For a companies with paid-up capital of up to 5 million baht, progressive CIT rates of up to 20% apply as follows:
Net Profit (THB) Tax Rate (%)
Up to 300,000 0
300,001 - 3,000,000 15
Over 3,000,000 20

Taxes on Rental Income

Regardless of your tax domicile, income earned from renting property in Thailand will generally be subject to Thai income tax.  An exception would be when the location receiving the income is outside of Thailand making it beyond the scope of Thai taxation. For example, when a management company or online portal (e.g., Airbnb etc.) may make a payment abroad (from their account overseas) directly to owner’s account overseas.
When the income does fall within the scope of Thai taxation, depending on such factors as the entity owning the property (a person or a company), if the income is collected into a personal or company bank account and if the rental contract is in a person’s or company’s name, the tax applicable will either be personal income tax or corporate income tax.

Property registered in a person’s name

Rental income from foreigners owning Thai property in their own name is subject to Thai personal income tax whatever their nationality and whether or not the income is receive in Thailand or overseas. This means that that they have a duty to file a personal income tax return in Thailand.

The rental income is subject to progressive rates ranging from 5 to 35% (see rates table above for personal income tax). This is based on net income after allowances and expenses.

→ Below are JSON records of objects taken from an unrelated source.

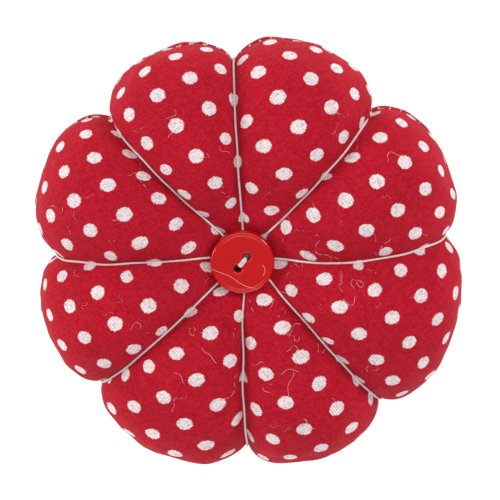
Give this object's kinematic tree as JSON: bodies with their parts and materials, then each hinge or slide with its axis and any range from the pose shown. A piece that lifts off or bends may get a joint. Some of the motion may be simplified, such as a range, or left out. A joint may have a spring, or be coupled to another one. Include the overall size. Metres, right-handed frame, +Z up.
{
  "type": "pincushion",
  "caption": "Round stuffed cotton cushion drawn into petal-like lobes by thread, with a button in the middle, for holding sewing pins and needles.",
  "frame": {"origin": "centre of the bottom of the bounding box, on the surface that the cushion stands on", "axes": "+Z up, along the core threads and through both buttons; +X and +Y across the cushion, with the crease of section_thread_1 about 3.5 degrees anticlockwise of +X"},
  "size_m": [0.1002, 0.1018, 0.04],
  "materials": {
    "printed_cotton": "plain weave, printed red with white dots",
    "fibre_filling": "packed white polyester fibre",
    "white_thread": "soft pale pink cotton thread",
    "sewing_thread": "fine pale cotton sewing thread",
    "button_polyester": "polished red polyester"
  },
  "bodies": {
    "cushion": {"top_cover": "printed_cotton", "bottom_cover": "printed_cotton", "filling": "fibre_filling", "section_thread_1": "white_thread", "section_thread_2": "white_thread", "section_thread_3": "white_thread", "section_thread_4": "white_thread", "section_thread_5": "white_thread", "section_thread_6": "white_thread", "section_thread_7": "white_thread", "section_thread_8": "white_thread", "core_bundle": "white_thread", "seam_thread": "sewing_thread", "closing_thread": "sewing_thread"},
    "top_button": {"top_button": "button_polyester", "top_button_stitch": "white_thread"},
    "backing_button": {"backing_button": "button_polyester", "backing_button_stitch": "white_thread", "tie_off_knot": "white_thread"}
  },
  "joints": [
    {"name": "top_button_turn", "type": "hinge", "parent": "cushion", "child": "top_button", "pos_m": [-0.00176, 0.00106, 0.031], "axis": [0, 0, 1], "range_deg": [-15, 15], "stiffness_Nm_per_rad": 0.0001},
    {"name": "backing_button_turn", "type": "hinge", "parent": "cushion", "child": "backing_button", "pos_m": [-0.00106, 0.00176, 0.0044], "axis": [0, 0, 1], "range_deg": [-12, 12], "stiffness_Nm_per_rad": 0.0001}
  ]
}
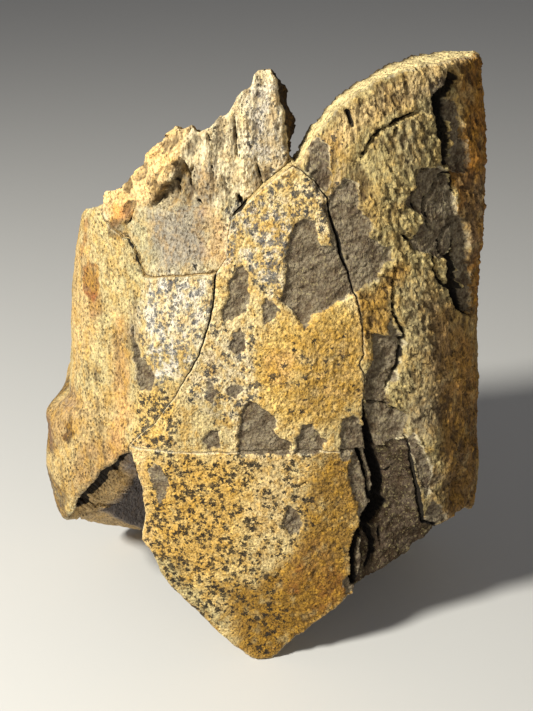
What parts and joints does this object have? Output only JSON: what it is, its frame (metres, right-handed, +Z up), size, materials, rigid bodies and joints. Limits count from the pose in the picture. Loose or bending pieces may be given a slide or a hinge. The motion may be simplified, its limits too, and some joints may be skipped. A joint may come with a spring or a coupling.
{
  "type": "tyrannosaur femur shaft fossil",
  "caption": "Broken length of a hollow fossil thigh bone shaft, refitted from fragments along open joints, standing upright on its lower break.",
  "frame": {"origin": "middle of the object's footprint, on the surface it stands on", "axes": "+Z up along the shaft, -Y towards the front face, +X to the right seen from the front"},
  "size_m": [0.192, 0.1176, 0.2566],
  "materials": {
    "cream_bone": "worn, slightly polished fossil bone",
    "pale_spalled_bone": "rough, splintered fossil bone",
    "yellow_bone": "worn fossil bone with black manganese dendrites",
    "ochre_bone": "worn fossil bone with black manganese dendrites",
    "grey_brown_bone": "rough spalled fossil bone",
    "khaki_bone": "rough weathered fossil bone"
  },
  "bodies": {
    "root": {"left_side_fragment": "cream_bone", "upper_left_fragment": "pale_spalled_bone", "middle_front_fragment": "yellow_bone", "lower_front_fragment": "ochre_bone", "lower_right_fragment": "grey_brown_bone", "right_side_fragment": "khaki_bone"}
  },
  "joints": []
}
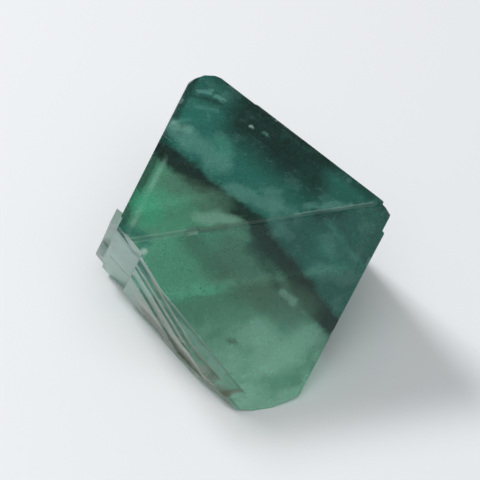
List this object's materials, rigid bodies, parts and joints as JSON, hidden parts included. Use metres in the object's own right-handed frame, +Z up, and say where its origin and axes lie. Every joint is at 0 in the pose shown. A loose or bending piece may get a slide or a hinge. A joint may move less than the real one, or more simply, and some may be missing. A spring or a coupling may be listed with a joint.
{
  "type": "fluorite octahedron",
  "caption": "Loose cleaved fluorite crystal in the form of an octahedron, see-through green with a dark growth band, lying on one face.",
  "frame": {"origin": "middle of the crystal's box, on the surface that it lies on", "axes": "+Z up, square to the face it lies on and to the top face; -Y towards the side where the large front face slopes; +X to the right of that side"},
  "size_m": [0.0292, 0.0282, 0.0195],
  "materials": {
    "fluorite": "see-through green crystal with cleaved, faintly frosted faces, paler at one side and deep blue-green at the other, with a dark band between"
  },
  "bodies": {
    "root": {"fluorite_octahedron": "fluorite"}
  },
  "joints": []
}
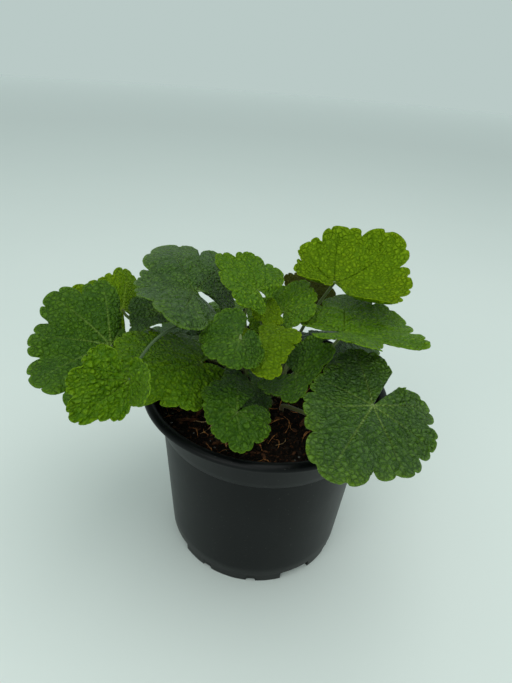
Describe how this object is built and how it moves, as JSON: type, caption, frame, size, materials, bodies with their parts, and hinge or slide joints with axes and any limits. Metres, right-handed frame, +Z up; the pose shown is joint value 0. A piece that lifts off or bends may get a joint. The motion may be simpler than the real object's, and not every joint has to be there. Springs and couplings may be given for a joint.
{
  "type": "potted fringe cups",
  "caption": "Leafy clump of fringe cups, with round lobed and toothed leaves on slender stalks, in a plain round black nursery pot filled with potting mix.",
  "frame": {"origin": "on the pot's axis, in the plane that the pot stands on", "axes": "+Z up along the pot's axis; -Y towards the showy side of the clump; +X to the right, seen from that side"},
  "size_m": [0.2497, 0.2238, 0.2199],
  "materials": {
    "pot_plastic": "thin vacuum-formed black polypropylene with a soft sheen and light scuffs",
    "potting_mix": "dark brown peat and composted bark with orange-brown fibres and pale grit",
    "crown": "brown scaly rootstock",
    "leaf_dark": "rugose, softly hairy, satin with a bluish sheen",
    "leaf_mid": "rugose, softly hairy, satin",
    "leaf_bright": "rugose, softly hairy, satin",
    "leaf_lime": "thin young tissue that light shines through, satin",
    "leaf_olive": "ageing olive tissue, satin"
  },
  "bodies": {
    "root": {"nursery_pot": "pot_plastic", "potting_mix": "potting_mix", "crown": "crown", "leaf_left_outer": "leaf_mid", "leaf_left_lower": "leaf_bright", "leaf_left_broad": "leaf_bright", "leaf_left_back": "leaf_lime", "leaf_left_shaded": "leaf_dark", "leaf_top_left": "leaf_dark", "leaf_top_middle": "leaf_mid", "leaf_middle": "leaf_mid", "leaf_young_pleated": "leaf_lime", "leaf_young_small": "leaf_lime", "leaf_back_middle": "leaf_bright", "leaf_top_right": "leaf_lime", "leaf_right_folded": "leaf_dark", "leaf_front_right": "leaf_dark", "leaf_front": "leaf_mid", "leaf_front_shaded": "leaf_dark", "leaf_right_inner": "leaf_mid", "leaf_rear_olive": "leaf_olive", "leaf_rear_left": "leaf_mid", "leaf_rear_middle": "leaf_bright", "leaf_rear_right": "leaf_dark"}
  },
  "joints": []
}
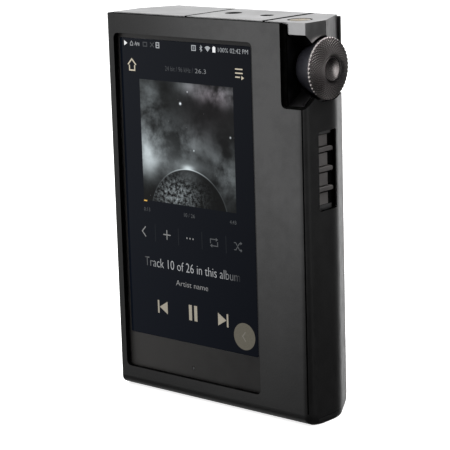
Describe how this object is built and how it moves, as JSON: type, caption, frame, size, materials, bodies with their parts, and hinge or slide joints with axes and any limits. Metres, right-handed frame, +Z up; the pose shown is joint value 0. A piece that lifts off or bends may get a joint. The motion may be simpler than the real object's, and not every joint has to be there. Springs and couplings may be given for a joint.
{
  "type": "digital audio player",
  "caption": "A metal digital audio player with a touch screen, a knurled side volume wheel, side buttons and top sockets, in an open-topped black leather case.",
  "frame": {"origin": "under the middle of the object's box, on the surface that it stands on", "axes": "+Z up along the player's length, +Y to the back, away from the screen, +X to the right as the screen is read, towards the volume wheel"},
  "size_m": [0.0946, 0.0318, 0.1413],
  "materials": {
    "leather": "smooth black leather, satin",
    "lining": "dark microfibre",
    "body_metal": "anodised dark grey, fine satin",
    "wheel_metal": "anodised gunmetal, knurled and turned",
    "bright_metal": "bright plated metal",
    "button_metal": "anodised, fine satin",
    "black_plastic": "matt black",
    "front_grey": "dark warm grey, satin",
    "glass": "glossy dark cover glass",
    "screen": "lit screen, dark blue",
    "board": "circuit board with green solder mask",
    "shield": "tinned steel",
    "gold": "gold-plated",
    "battery": "foil pouch with dark wrap",
    "foam": "closed-cell foam",
    "light": "clear diffuser",
    "flex": "amber flexible circuit"
  },
  "bodies": {
    "case": {"case_wrap": "leather", "case_bottom_panel": "leather", "case_back_panel": "leather", "case_lining": "lining"},
    "player": {"main_housing": "body_metal", "rear_cover": "body_metal", "front_plate": "front_grey", "wheel_bushing": "bright_metal", "large_socket_shell": "bright_metal", "charging_port": "bright_metal", "rear_cover_screw_1": "bright_metal", "rear_cover_screw_2": "bright_metal", "rear_cover_screw_3": "bright_metal", "rear_cover_screw_4": "bright_metal", "mainboard_screw_1": "bright_metal", "mainboard_screw_2": "bright_metal", "mainboard_screw_3": "bright_metal", "mainboard_screw_4": "bright_metal", "button_panel": "button_metal", "wheel_encoder": "black_plastic", "next_switch": "black_plastic", "play_switch": "black_plastic", "previous_switch": "black_plastic", "headphone_jack_collar": "black_plastic", "headphone_jack_body": "black_plastic", "balanced_jack_collar": "black_plastic", "balanced_jack_body": "black_plastic", "charging_port_tongue": "black_plastic", "top_strip_left": "black_plastic", "top_strip_right": "black_plastic", "cover_glass": "glass", "display_panel": "screen", "mainboard": "board", "audio_board": "board", "card_reader": "shield", "processor_shield": "shield", "memory_shield": "shield", "radio_shield": "shield", "power_shield": "shield", "audio_shield": "shield", "large_socket_contacts": "gold", "audio_capacitor_1": "gold", "audio_capacitor_2": "gold", "battery": "battery", "battery_foam": "foam", "home_light_lens": "light", "display_ribbon": "flex", "side_button_board": "flex", "aerial": "flex"},
    "wheel_press": {"wheel_collar": "gold"},
    "wheel": {"volume_wheel": "wheel_metal", "wheel_cap": "wheel_metal", "wheel_shaft": "bright_metal"},
    "next_key": {"next_button": "button_metal"},
    "play_key": {"play_button": "button_metal"},
    "previous_key": {"previous_button": "button_metal"},
    "card": {"memory_card": "black_plastic"}
  },
  "joints": [
    {"name": "player_lift", "type": "slide", "parent": "case", "child": "player", "axis": [0, 0, 1], "range_m": [0, 0.142]},
    {"name": "wheel_push", "type": "slide", "parent": "player", "child": "wheel_press", "axis": [-1, 0, 0], "range_m": [0, 0.0003], "stiffness_N_per_m": 2500},
    {"name": "wheel_turn", "type": "hinge", "parent": "wheel_press", "child": "wheel", "pos_m": [0.03682, -0.00382, 0.125], "axis": [1, 0, 0], "continuous": true},
    {"name": "next_press", "type": "slide", "parent": "player", "child": "next_key", "axis": [-1, 0, 0], "range_m": [0, 0.0004], "stiffness_N_per_m": 1500},
    {"name": "play_press", "type": "slide", "parent": "player", "child": "play_key", "axis": [-1, 0, 0], "range_m": [0, 0.0004], "stiffness_N_per_m": 1500},
    {"name": "previous_press", "type": "slide", "parent": "player", "child": "previous_key", "axis": [-1, 0, 0], "range_m": [0, 0.0004], "stiffness_N_per_m": 1500},
    {"name": "card_slide", "type": "slide", "parent": "player", "child": "card", "axis": [0, 0, -1], "range_m": [0, 0.016]}
  ]
}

A 30% deduction is permitted, no questions asked, or rental income.

Note, if the property has been rented to a Thai company, 5% withholding tax is deducted from the rental amount received. i.e. the 5% is taken at source and this acts as a tax credit on the individual’s personal tax return.

Property registered in a Thai company name

If the real estate is registered in a Thai company name, the rental income (after deductible company expenses) is subject to corporate income tax at progressive rates ranging from 15 to 20% (see rates table above for corporate income tax).